Nope, Camping World doesn't have them ... neither does anyplace I've seen online. And I've checked around at local dealers and haven't found the old kind. So - if anyone can find one LET ME KNOW!!


----------



## Traveling Tek (Oct 15, 2010)

mine is not the real light one that camping world sells now. It's a cross between the two which is why I got it when I found it. It's dark enough to tell what states are on it.


----------



## ember (Jan 17, 2008)

Hi Judi, I sent an email to my sign guy, to see if he has access or can make custom one.


----------



## wolfwood (Sep 19, 2005)

ember said:


> Hi Judi, I sent an email to my sign guy, to see if he has access or can make custom one.

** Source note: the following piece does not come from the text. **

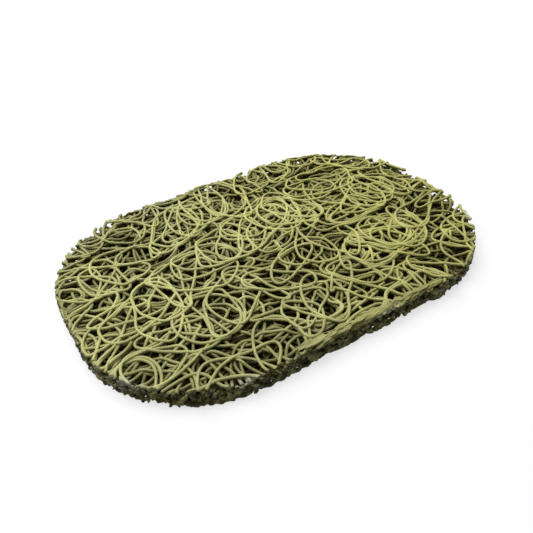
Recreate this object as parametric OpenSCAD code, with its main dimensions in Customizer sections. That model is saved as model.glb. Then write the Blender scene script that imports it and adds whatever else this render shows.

WOW!! Embe, that would be wonderful!! US & the Provinces? Sure hope he can do it - - that would be tooooo cool!!


----------



## Traveling Tek (Oct 15, 2010)

Might be able to sell a few of them if he does.


----------



## 4ME (Sep 11, 2006)

Here's one!

http://store.rv4u.com/rv4u/details.php?ITEM=3211100


----------



## Traveling Tek (Oct 15, 2010)

Yeah that's the one we don't want. The white/light stickers make it hard to tell unless you are right up close to it.


----------



## wolfwood (Sep 19, 2005)

Thanks, 4ME ... but Traveling Tek is right.

The "License Plate" one can be found all over the place (of course...they also seem to only come in the States version..not Provinces


----------



## CdnOutback (Apr 16, 2010)

you may have to make a camping trip to Canada to get one of those....


----------



## wolfwood (Sep 19, 2005)

CdnOutback said:


> you may have to make a camping trip to Canada to get one of those....


We come to Canada quite a bit...and we're always looking for ANY excuse to come back up. It would just seem that they should be available on-line. GEEZ - Canadian Tire doesn't even have them!!


----------



## ren (Apr 10, 2010)

wolfwood said:


> Hi Judi, I sent an email to my sign guy, to see if he has access or can make custom one.


WOW!! Embe, that would be wonderful!! US & the Provinces? Sure hope he can do it - - that would be tooooo cool!!
[/quote]
Let me know please if you found a place that the two country. Me and my wife will like that a lot we look for those for years.


----------